Please write out the complete listing that follows, exactly as it reads.

** START OF DATASET CONTENT **

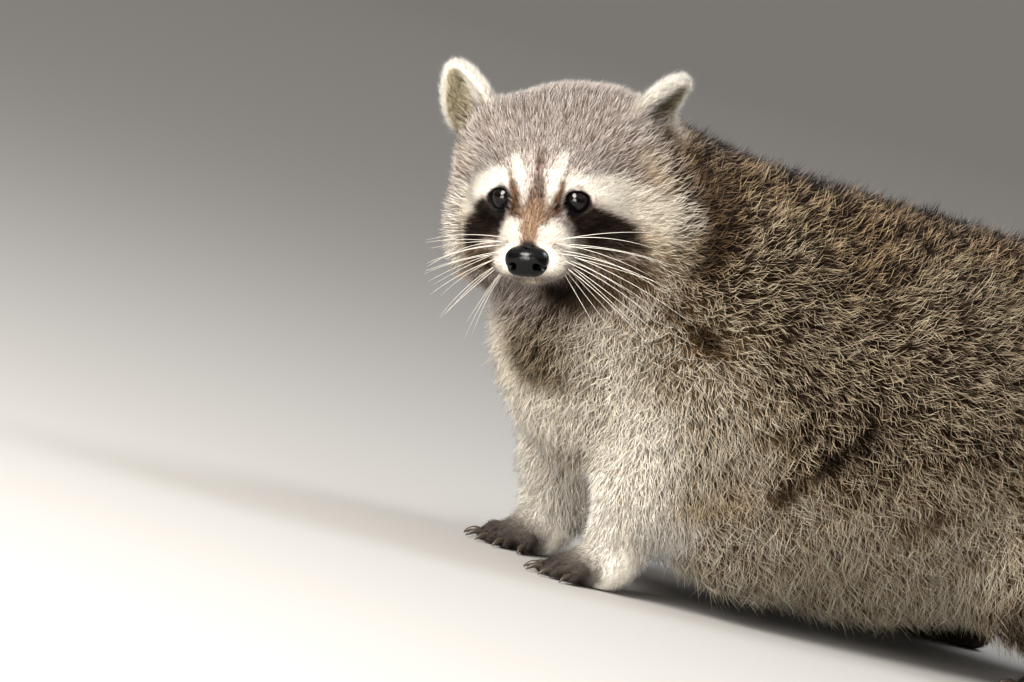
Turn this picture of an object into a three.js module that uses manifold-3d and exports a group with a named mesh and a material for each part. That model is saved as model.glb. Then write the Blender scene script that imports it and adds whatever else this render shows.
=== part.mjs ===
// A life-size model of an adult raccoon, standing on four feet with its head turned to its left.
// Millimetres, +Z up. The animal faces -Y, its left side is +X and its soles are at Z = 0.
// The solids show the outline of the coat. One smooth shape is described by lumps and bones that
// melt into each other, and boxes part it into the head, neck, trunk, legs, feet and tail.
import * as THREE from "three";
import { mergeVertices } from "three/addons/utils/BufferGeometryUtils.js";
import Module from "manifold-3d";

const wasm = await Module();
wasm.setup();

// ---------------------------------------------------------------- driving dimensions
const BACK = 251; // height of the back at the shoulders
const TRUNK_LENGTH = 490; // from the chest to the rump
const GIRTH = 128; // half the width of the belly
const EYE_RADIUS = 8;
const EYE_SPACING = 41; // between the centres of the eyes
const EYE_OPENING = [7.6, 6.5, 6.6]; // half the room between the lids: across, deep and high
const PART_GAP = 0.5; // between parts that touch
const SOLE_SINK = 2.5; // how far the soles are flattened
const HEAD_AT = [34, -249, 207]; // midway between the eyes
const HEAD_TURN = 54; // degrees to the animal's left
const HEAD_NOD = -18; // degrees up
const HEAD_TILT = -14.5; // degrees, crown towards the animal's left
const BLEND = { trunk: 34, head: 11, neck: 16, join: 26, ear: 7, paw: 9, tail: 20 };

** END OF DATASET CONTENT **

REPLY:
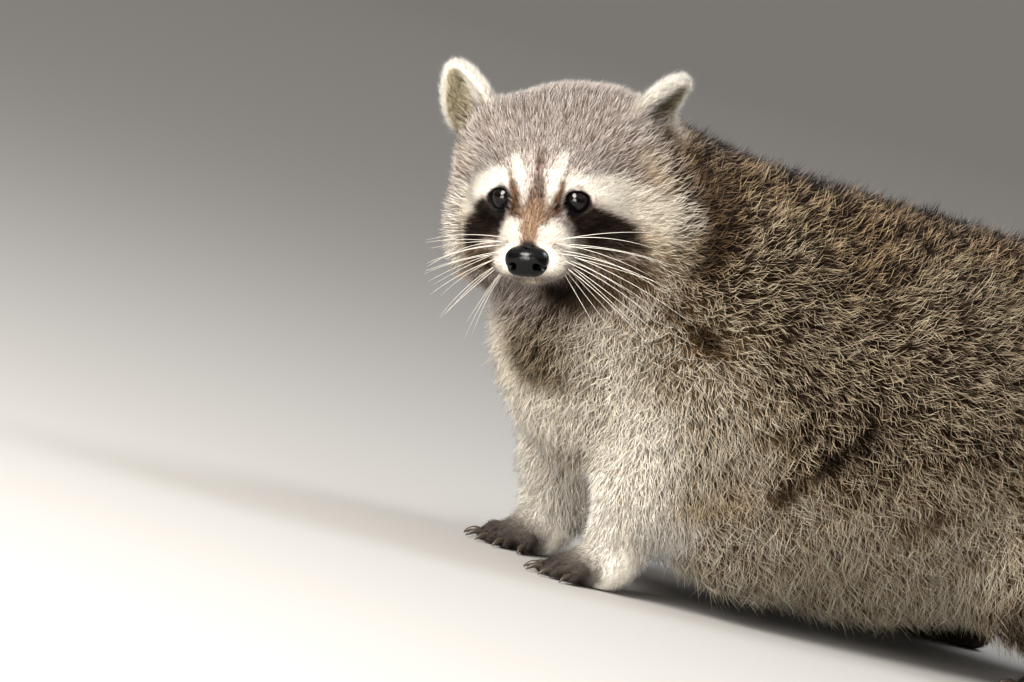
Turn this picture of an object into a three.js module that uses manifold-3d and exports a group with a named mesh and a material for each part. That model is saved as model.glb. Then write the Blender scene script that imports it and adds whatever else this render shows.
=== part.mjs ===
// A life-size model of an adult raccoon, standing on four feet with its head turned to its left.
// Millimetres, +Z up. The animal faces -Y, its left side is +X and its soles are at Z = 0.
// The solids show the outline of the coat. One smooth shape is described by lumps and bones that
// melt into each other, and boxes part it into the head, neck, trunk, legs, feet and tail.
import * as THREE from "three";
import { mergeVertices } from "three/addons/utils/BufferGeometryUtils.js";
import Module from "manifold-3d";

const wasm = await Module();
wasm.setup();

// ---------------------------------------------------------------- driving dimensions
const BACK = 251; // height of the back at the shoulders
const TRUNK_LENGTH = 490; // from the chest to the rump
const GIRTH = 128; // half the width of the belly
const EYE_RADIUS = 8;
const EYE_SPACING = 41; // between the centres of the eyes
const EYE_OPENING = [7.6, 6.5, 6.6]; // half the room between the lids: across, deep and high
const PART_GAP = 0.5; // between parts that touch
const SOLE_SINK = 2.5; // how far the soles are flattened
const HEAD_AT = [34, -249, 207]; // midway between the eyes
const HEAD_TURN = 54; // degrees to the animal's left
const HEAD_NOD = -18; // degrees up
const HEAD_TILT = -14.5; // degrees, crown towards the animal's left
const BLEND = { trunk: 34, head: 11, neck: 16, join: 26, ear: 7, paw: 9, tail: 20 };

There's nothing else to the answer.